Note that unlike in a $PumasModel$, we do not define the $Ω$ (variance of random effects) or $σ$ (dispersion in the error model) parameters in the $@param$ or $@random$ blocks, as these are defined implicitly by the number of formulas in the $@random$ and the error models in the $@error$ block. $simobs$ requires we provide values for $Ω$ and $σ$, although $fit$ will initialize $Ω$ to the identity matrix and each $σ$ to $1.0$ if absent.

Tip

If fitting with SAEM, it is recommended to use larger values for $Ω$ and $σ$ than what you estimate them to be. Doing so aids exploration of the parameter space, and enables the algorithm to escape local optima.

The structure of $Ω$ may be specified using an $@covariance$ block, which allows you to specify the size of dense blocks along the diagonal. For example, if we have 6 random effects in the model,

@covariance (2,1,3)

indicates a $6×6$ block-diagonal covariance matrix with $2×2$, $1×1$, and $3×3$ diagonal blocks. We could initialize this via:

using StaticArrays
param = (
    ...
    Ω = ( @SMatrix([1.0 0.05;
                    0.05 1.0]),
		  1.3,
	  @SMatrix([2.0 0.7 0.3;
	            0.7 1.5 0.2;
		    0.3 0.2 1.8]) )
    )

$Ω$s are specified as a $Tuple$ with one element per diagonal block. If a block is $1×1$, then it is given by a scalar. Otherwise, by an $SMatrix$. If absent, $Ω$ defaults to being diagonal.

Optionally, $ω$ may be specified instead, where each element of the tuple corresponds to the lower triangular Cholesky factor of the corresponding block of $Ω$. For example, the param field using $ω$ corresponding to $Ω$ example above would be

using StaticArrays
param = (
    ...
    ω = ( @SMatrix([1.0                                0.0;
                    0.05                0.998749217771909]),
	   	    1.140175425099138,
          @SMatrix([1.4142135623730951                 0.0                 0.0;
	            0.4949747468305832  1.1202678251204041                 0.0;
		    0.21213203435596423 0.08480115010871586 1.3220471871080242]) )
    )

Note

Currently fitting $PumasEMModel$s with $LaplaceI()$ requires structurally diagonal covariance matrices.

Formulas with covariates

It is possible to incorporate constant-time covariates in the $@param$ and $@random$ formulas. For example, given a $logwt$ covariate, we can specify

@random begin
    CL ~ 1 + logwt | LogNormal
    Vc ~ 1         | LogNormal
end

Under the hood, this defines

CL = exp(μ_cl + logwt*β_cl + η₁)
Vc = exp(μ_vc + η₂)

where $μ_cl$, $β_cl$, and $μ_vc$ are fixed effects, and $η₁$ & $η₂$ are the random effects corresponding to these formulas. That is, each term appearing in a formula is associated with a fixed effect. For example, $1$ and $logwt$ for $CL$'s formula are each multiplied by a corresponding fixed effect coefficient. Formulas in the $@random$ block also add a random effects term ($η$). Each of these parameters and the fixed effect are defined on the unconstrained scale, that is they're defined on $(-∞,∞)$, and then constrained to the appropriate domain. The only valid operator is $+$, while valid terms are either $1$ or the names of constant time covariates.

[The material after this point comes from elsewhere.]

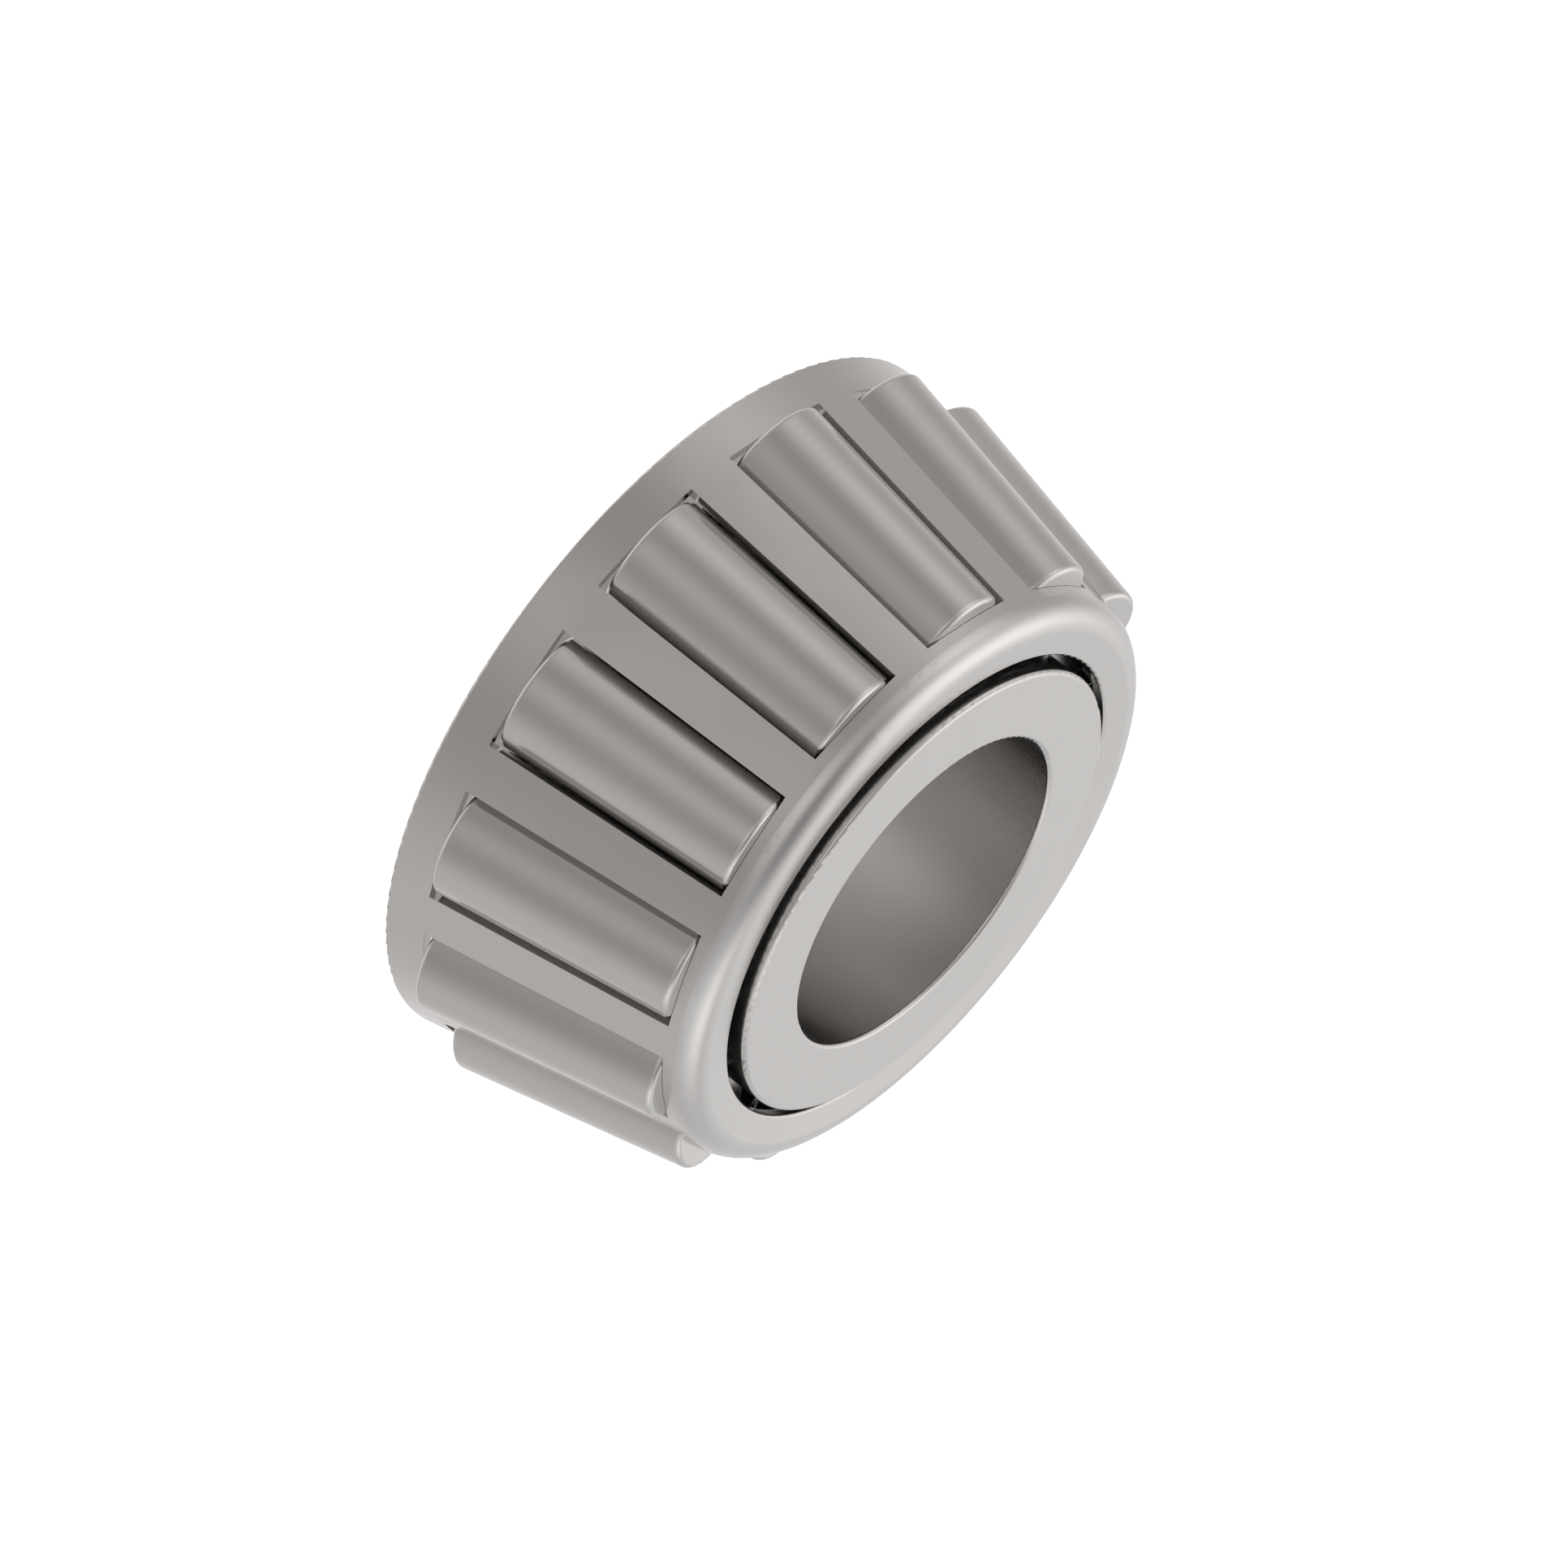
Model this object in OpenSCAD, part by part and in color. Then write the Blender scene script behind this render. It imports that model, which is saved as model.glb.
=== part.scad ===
// Cone assembly of a single-row tapered roller bearing.
// Units are millimetres. +Z is the bearing axis, pointing at the small end.
// z = 0 is the flat back face of the inner ring. Roller 01 lies on the +X side.

/* [Inner ring] */
// diameter of the plain bore that presses onto the shaft
bore_d = 25; // [24.9:0.05:25.1]
// width of the inner ring from back face to small face
ring_width = 24.2; // [24:0.1:24.4]
// outer diameter of the small retaining rib at the small face
small_rib_d = 35.8; // [35.5:0.1:36.1]
// outer diameter of the large guiding rib at the back face
big_rib_d = 44; // [43:0.2:44.6]
// edge radius where the bore meets the back face
back_edge_r = 1.5; // [1:0.1:1.8]
// edge radius where the bore meets the small face
bore_edge_r = 0.3; // [0.2:0.05:0.5]
// edge radius at the outer corner of the small face
small_edge_r = 0.3; // [0.2:0.05:0.4]
// depth of the relief grooves at both ends of the raceway
groove_depth = 0.35; // [0.25:0.05:0.5]

/* [Rollers] */
// half angle of the roller's own taper, in degrees
roller_taper = 1.98; // [1.96:0.01:2]
// lean of a roller's axis away from the bearing axis, in degrees
roller_lean = 10.61; // [10.58:0.01:10.63]
// distance along the roller axis from the common cone tip to the small end
roller_start = 113.15; // [113.1:0.05:113.2]
// length of a roller from end face to end face
roller_length = 18.35; // [18.25:0.05:18.4]
// edge radius at the small end of a roller
roller_small_edge = 0.4; // [0.3:0.05:0.6]
// edge radius at the large end of a roller
roller_big_edge = 0.35; // [0.2:0.05:0.5]

/* [Cage] */
// half angle of the cage's outer cone, in degrees
cage_angle = 11.76; // [11.74:0.01:11.78]
// thickness of the pressed sheet
sheet = 0.95; // [0.85:0.05:0.95]
// diameter of the round opening in the flange at the small end
flange_hole_d = 37.5; // [37.3:0.02:37.7]
// how far the edge of that opening is set back from the ring's small face
flange_setback = 0.68; // [0.5:0.02:0.8]
// slope of the flange down towards its opening, in degrees
flange_dish = 6; // [4:0.5:8]
// outside radius of the rolled shoulder between cone and flange
shoulder_r = 1.85; // [1.6:0.05:2.1]
// height of the cage rim above the ring's back face
rim_height = 0.1; // [0.05:0.05:0.3]
// half width of a pocket as seen from the bearing axis, in degrees
pocket_half = 9.9; // [9.88:0.02:9.98]

/* [Running clearances] */
// gap between a roller and the raceway
race_gap = 0.04; // [0.03:0.01:0.06]
// gap between the large end of a roller and the large rib
rib_gap = 0.09; // [0.08:0.01:0.1]
// gap between the small end of a roller and the small rib
small_rib_gap = 0.25; // [0.15:0.05:0.4]
// gap between the small end of a roller and its pocket
pocket_small_gap = 0.02; // [0.02:0.01:0.08]
// gap between the large end of a roller and its pocket
pocket_big_gap = 0.38; // [0.3:0.02:0.44]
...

When specifying initial values, the transform/inverse transforms are applied to parameters corresponding to $1$ terms. Example valid param fields for this @random block are:

param = (
    ...
    CL = (4.0, 0.75), # 1 + logwt
    Vc =  70.0,       # 1
    ...
    )

Thus, given $logwt$ values of $0$ and $1$ respectively, the corresponding $CL$ values are $exp(log(4)) = 4$ and $exp(log(4)+0.75) ≈ 8.468$.